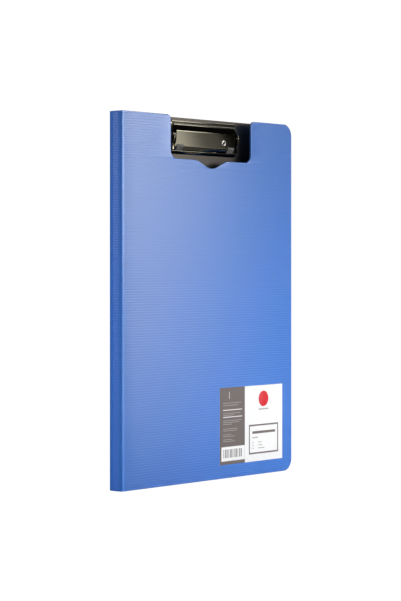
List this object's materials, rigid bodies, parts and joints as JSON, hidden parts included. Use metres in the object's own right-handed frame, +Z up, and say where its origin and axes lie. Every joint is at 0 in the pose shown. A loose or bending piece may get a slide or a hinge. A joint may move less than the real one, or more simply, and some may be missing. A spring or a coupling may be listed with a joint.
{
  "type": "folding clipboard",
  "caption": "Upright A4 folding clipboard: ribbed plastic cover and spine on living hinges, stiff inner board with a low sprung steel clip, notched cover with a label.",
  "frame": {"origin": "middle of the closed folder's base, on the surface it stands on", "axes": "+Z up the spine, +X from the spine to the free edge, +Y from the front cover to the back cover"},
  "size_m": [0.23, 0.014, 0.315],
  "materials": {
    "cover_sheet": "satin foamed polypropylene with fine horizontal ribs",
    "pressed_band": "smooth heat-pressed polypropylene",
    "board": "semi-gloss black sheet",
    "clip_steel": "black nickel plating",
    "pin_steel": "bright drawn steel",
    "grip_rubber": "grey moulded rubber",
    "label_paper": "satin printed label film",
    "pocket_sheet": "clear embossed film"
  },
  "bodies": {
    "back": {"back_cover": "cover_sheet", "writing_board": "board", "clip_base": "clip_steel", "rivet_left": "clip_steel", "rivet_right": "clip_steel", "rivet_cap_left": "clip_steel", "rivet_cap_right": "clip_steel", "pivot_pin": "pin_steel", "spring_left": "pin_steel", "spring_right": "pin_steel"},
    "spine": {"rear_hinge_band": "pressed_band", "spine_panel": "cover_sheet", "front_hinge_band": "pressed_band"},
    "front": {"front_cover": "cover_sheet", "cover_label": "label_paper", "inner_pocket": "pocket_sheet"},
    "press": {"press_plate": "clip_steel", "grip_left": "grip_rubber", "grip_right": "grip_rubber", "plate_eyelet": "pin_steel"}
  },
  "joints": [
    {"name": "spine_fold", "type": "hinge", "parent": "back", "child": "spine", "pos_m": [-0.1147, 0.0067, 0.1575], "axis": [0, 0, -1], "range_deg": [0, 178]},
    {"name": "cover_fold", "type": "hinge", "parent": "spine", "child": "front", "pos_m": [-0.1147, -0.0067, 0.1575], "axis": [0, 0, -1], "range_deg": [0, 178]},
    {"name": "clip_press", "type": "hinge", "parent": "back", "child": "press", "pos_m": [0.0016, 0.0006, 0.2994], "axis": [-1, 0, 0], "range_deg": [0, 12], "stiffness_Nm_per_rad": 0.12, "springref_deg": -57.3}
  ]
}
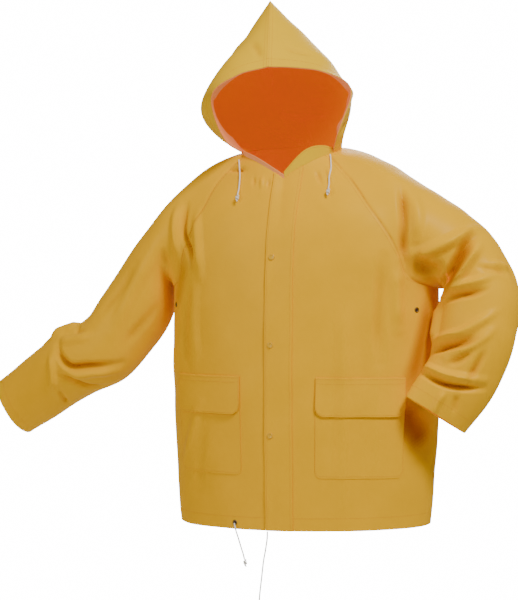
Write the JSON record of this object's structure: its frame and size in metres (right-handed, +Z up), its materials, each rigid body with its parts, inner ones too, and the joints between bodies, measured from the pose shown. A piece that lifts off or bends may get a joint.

WHAT IS ASKED »
Provide an exact reproduction of all the entries shown above.

COMPLETE OUTPUT »
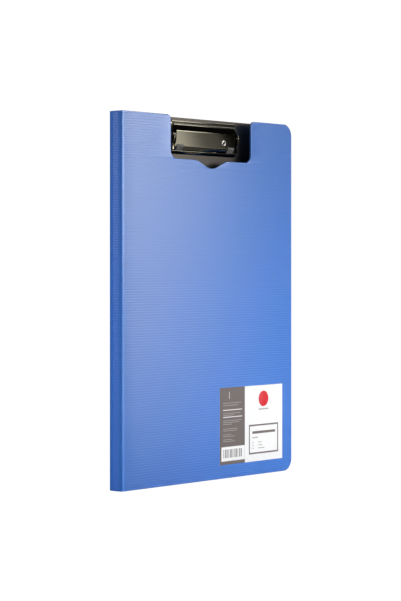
List this object's materials, rigid bodies, parts and joints as JSON, hidden parts included. Use metres in the object's own right-handed frame, +Z up, and say where its origin and axes lie. Every joint is at 0 in the pose shown. A loose or bending piece may get a slide or a hinge. A joint may move less than the real one, or more simply, and some may be missing. A spring or a coupling may be listed with a joint.
{
  "type": "folding clipboard",
  "caption": "Upright A4 folding clipboard: ribbed plastic cover and spine on living hinges, stiff inner board with a low sprung steel clip, notched cover with a label.",
  "frame": {"origin": "middle of the closed folder's base, on the surface it stands on", "axes": "+Z up the spine, +X from the spine to the free edge, +Y from the front cover to the back cover"},
  "size_m": [0.23, 0.014, 0.315],
  "materials": {
    "cover_sheet": "satin foamed polypropylene with fine horizontal ribs",
    "pressed_band": "smooth heat-pressed polypropylene",
    "board": "semi-gloss black sheet",
    "clip_steel": "black nickel plating",
    "pin_steel": "bright drawn steel",
    "grip_rubber": "grey moulded rubber",
    "label_paper": "satin printed label film",
    "pocket_sheet": "clear embossed film"
  },
  "bodies": {
    "back": {"back_cover": "cover_sheet", "writing_board": "board", "clip_base": "clip_steel", "rivet_left": "clip_steel", "rivet_right": "clip_steel", "rivet_cap_left": "clip_steel", "rivet_cap_right": "clip_steel", "pivot_pin": "pin_steel", "spring_left": "pin_steel", "spring_right": "pin_steel"},
    "spine": {"rear_hinge_band": "pressed_band", "spine_panel": "cover_sheet", "front_hinge_band": "pressed_band"},
    "front": {"front_cover": "cover_sheet", "cover_label": "label_paper", "inner_pocket": "pocket_sheet"},
    "press": {"press_plate": "clip_steel", "grip_left": "grip_rubber", "grip_right": "grip_rubber", "plate_eyelet": "pin_steel"}
  },
  "joints": [
    {"name": "spine_fold", "type": "hinge", "parent": "back", "child": "spine", "pos_m": [-0.1147, 0.0067, 0.1575], "axis": [0, 0, -1], "range_deg": [0, 178]},
    {"name": "cover_fold", "type": "hinge", "parent": "spine", "child": "front", "pos_m": [-0.1147, -0.0067, 0.1575], "axis": [0, 0, -1], "range_deg": [0, 178]},
    {"name": "clip_press", "type": "hinge", "parent": "back", "child": "press", "pos_m": [0.0016, 0.0006, 0.2994], "axis": [-1, 0, 0], "range_deg": [0, 12], "stiffness_Nm_per_rad": 0.12, "springref_deg": -57.3}
  ]
}
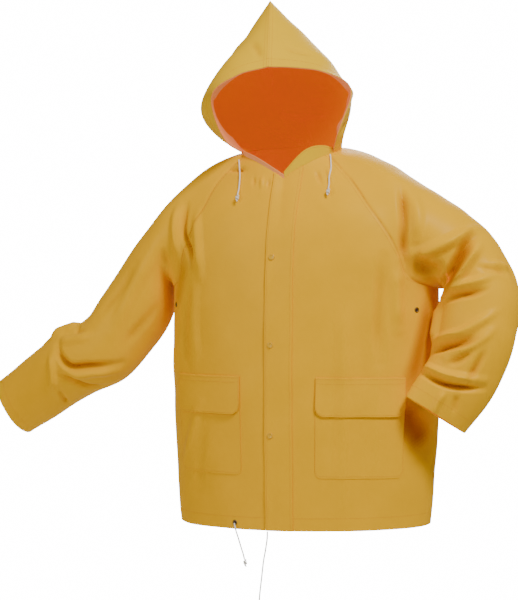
Write the JSON record of this object's structure: its frame and size in metres (right-handed, +Z up), its materials, each rigid body with its parts, inner ones too, and the joints between bodies, measured from the pose shown. A piece that lifts off or bends may get a joint.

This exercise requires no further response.